Playing Your Best When It Actually Matters
Here’s a statistic that should change how you practice: Koepka’s putting average in major championships is regularly a full stroke better per round than in regular PGA Tour events. He doesn’t suddenly become a better putter in majors. He becomes *more focused*—and more willing to separate what matters from what doesn’t.
Most amateur golfers practice with the opposite mentality. They grind equally hard on every round, then wonder why they don’t elevate when the stakes are real.
“Decide which rounds matter to you. Club championship? Member-guest? That annual trip with college buddies? Circle those dates and treat them differently.”
The two weeks leading into your important rounds should look different. Stop hitting aimless balls at the range. Instead, play pressure situations where missed shots have consequences. If you miss the fairway, you hit your next practice shot from the rough. If you three-putt, you do push-ups. This isn’t punishment—it’s rehearsal. You’re teaching your nervous system what pressure feels like so your body doesn’t freeze when it matters.
I also recommend developing a reset ritual between shots. Koepka’s famous blank expression after bad shots isn’t indifference—it’s recovery. After any shot, walk three paces while taking three deep breaths.

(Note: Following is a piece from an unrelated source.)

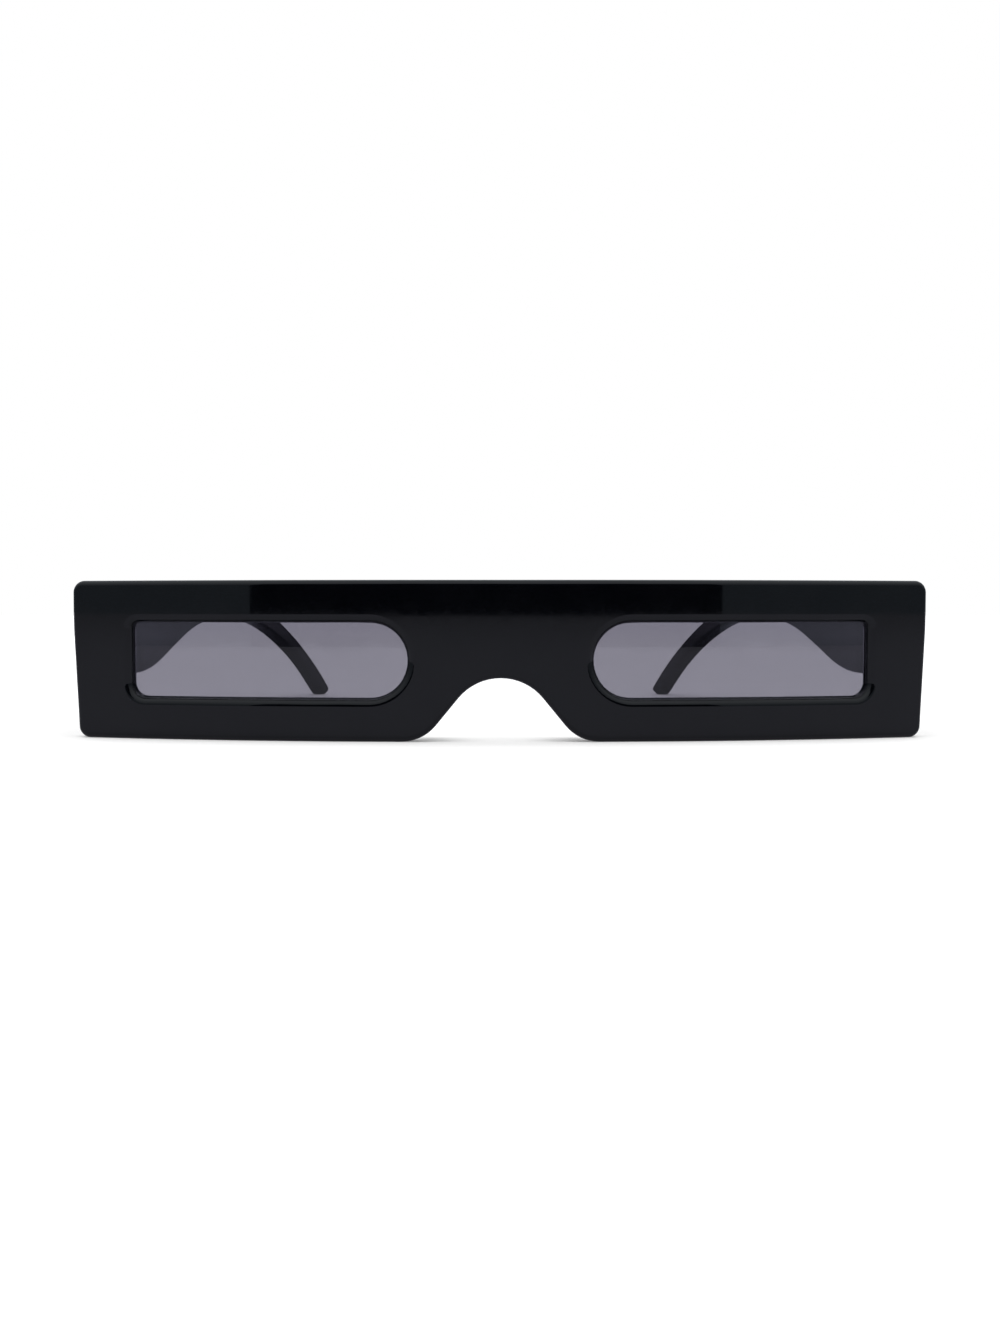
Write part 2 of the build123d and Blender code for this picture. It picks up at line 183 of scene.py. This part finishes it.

Notice something specific: a tree, a cloud, a landmark. This gives your brain permission to release the last shot. By the time you reach your ball, you’re truly starting fresh.
Your game doesn’t need to look like anyone else’s game. It needs to be reliable when it counts. Build on your actual strengths, trust your target, and save your best focus for the moments that matter to you. That’s the Koepka principle, and it works.